### EXCERPTED RECORDS
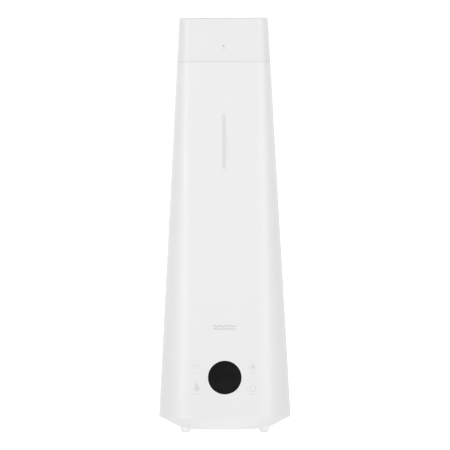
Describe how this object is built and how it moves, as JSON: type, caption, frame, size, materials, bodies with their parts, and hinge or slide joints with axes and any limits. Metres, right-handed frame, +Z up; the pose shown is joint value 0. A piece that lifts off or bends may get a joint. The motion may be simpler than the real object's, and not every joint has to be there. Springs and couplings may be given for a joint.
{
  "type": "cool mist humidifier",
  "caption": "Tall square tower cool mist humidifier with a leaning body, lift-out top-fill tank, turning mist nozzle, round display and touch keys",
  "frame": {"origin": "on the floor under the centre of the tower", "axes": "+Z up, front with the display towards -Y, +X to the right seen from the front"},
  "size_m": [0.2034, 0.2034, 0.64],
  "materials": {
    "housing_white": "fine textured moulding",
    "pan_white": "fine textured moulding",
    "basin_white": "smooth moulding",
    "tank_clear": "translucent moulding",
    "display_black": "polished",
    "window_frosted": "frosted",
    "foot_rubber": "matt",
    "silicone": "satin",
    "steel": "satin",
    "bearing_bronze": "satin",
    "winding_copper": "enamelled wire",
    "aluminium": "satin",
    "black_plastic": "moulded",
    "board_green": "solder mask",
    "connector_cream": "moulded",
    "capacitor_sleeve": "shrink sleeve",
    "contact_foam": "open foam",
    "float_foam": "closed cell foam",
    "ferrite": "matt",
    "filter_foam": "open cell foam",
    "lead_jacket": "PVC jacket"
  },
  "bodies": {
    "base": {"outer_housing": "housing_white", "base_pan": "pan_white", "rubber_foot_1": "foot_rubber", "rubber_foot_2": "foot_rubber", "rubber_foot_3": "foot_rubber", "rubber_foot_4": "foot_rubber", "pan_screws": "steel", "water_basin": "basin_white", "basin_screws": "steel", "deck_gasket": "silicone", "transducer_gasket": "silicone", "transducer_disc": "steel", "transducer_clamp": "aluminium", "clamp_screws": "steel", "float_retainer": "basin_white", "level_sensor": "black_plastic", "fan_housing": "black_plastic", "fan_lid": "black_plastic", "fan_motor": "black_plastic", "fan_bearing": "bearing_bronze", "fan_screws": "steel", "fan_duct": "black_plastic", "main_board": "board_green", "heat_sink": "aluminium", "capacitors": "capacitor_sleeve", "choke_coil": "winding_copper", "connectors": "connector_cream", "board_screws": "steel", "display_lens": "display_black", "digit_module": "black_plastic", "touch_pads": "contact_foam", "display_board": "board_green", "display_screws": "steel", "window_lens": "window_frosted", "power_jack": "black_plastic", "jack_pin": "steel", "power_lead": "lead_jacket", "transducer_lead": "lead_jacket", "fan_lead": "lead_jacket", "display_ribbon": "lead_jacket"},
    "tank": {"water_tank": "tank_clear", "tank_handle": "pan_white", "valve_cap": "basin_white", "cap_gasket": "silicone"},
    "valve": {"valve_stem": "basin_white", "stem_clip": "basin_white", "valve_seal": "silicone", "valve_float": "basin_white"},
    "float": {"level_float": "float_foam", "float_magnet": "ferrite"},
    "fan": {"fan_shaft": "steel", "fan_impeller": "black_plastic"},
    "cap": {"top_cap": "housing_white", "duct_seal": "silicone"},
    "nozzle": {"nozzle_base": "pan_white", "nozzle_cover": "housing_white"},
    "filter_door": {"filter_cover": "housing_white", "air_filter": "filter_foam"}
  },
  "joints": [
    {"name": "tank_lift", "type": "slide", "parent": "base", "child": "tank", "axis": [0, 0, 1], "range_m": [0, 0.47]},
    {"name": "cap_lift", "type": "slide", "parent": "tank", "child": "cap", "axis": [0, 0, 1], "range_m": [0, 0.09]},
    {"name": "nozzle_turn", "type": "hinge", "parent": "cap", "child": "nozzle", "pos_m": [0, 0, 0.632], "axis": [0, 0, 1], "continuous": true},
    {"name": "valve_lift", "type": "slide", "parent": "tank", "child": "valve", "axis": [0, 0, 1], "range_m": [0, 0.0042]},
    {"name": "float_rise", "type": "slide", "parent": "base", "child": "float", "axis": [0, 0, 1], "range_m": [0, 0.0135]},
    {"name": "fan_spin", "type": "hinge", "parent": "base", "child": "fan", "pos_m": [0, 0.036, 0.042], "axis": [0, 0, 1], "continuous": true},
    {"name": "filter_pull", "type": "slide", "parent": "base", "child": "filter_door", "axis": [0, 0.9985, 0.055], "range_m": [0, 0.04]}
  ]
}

---

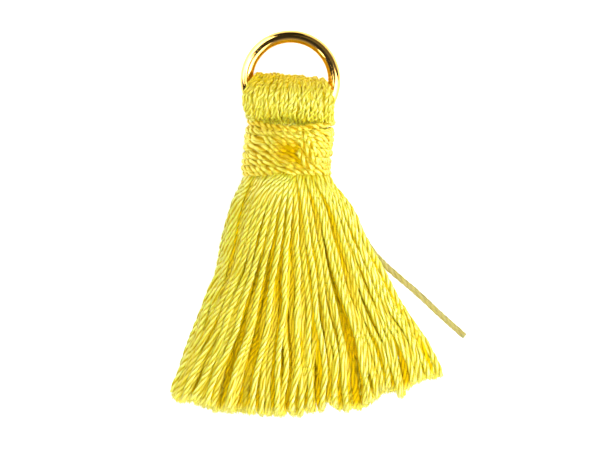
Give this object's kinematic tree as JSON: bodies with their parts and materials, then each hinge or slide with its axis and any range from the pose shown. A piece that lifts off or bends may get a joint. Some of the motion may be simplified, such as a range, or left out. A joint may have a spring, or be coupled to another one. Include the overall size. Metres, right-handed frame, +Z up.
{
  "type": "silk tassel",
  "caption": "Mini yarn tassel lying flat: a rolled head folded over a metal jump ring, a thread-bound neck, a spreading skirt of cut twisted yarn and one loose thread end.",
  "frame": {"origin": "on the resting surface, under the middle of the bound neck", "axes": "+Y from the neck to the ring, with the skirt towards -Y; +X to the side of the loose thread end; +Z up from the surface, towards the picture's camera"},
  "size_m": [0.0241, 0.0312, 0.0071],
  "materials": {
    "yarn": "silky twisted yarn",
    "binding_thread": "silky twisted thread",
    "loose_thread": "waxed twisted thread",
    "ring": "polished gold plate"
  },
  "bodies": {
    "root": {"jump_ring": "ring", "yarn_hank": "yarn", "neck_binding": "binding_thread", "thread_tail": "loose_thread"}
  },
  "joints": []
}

### WHAT YOU HAVE TO DO
Find each line that has the word "Metres", then copy it out.

### FINAL RESULT
Describe how this object is built and how it moves, as JSON: type, caption, frame, size, materials, bodies with their parts, and hinge or slide joints with axes and any limits. Metres, right-handed frame, +Z up; the pose shown is joint value 0. A piece that lifts off or bends may get a joint. The motion may be simpler than the real object's, and not every joint has to be there. Springs and couplings may be given for a joint.
Give this object's kinematic tree as JSON: bodies with their parts and materials, then each hinge or slide with its axis and any range from the pose shown. A piece that lifts off or bends may get a joint. Some of the motion may be simplified, such as a range, or left out. A joint may have a spring, or be coupled to another one. Include the overall size. Metres, right-handed frame, +Z up.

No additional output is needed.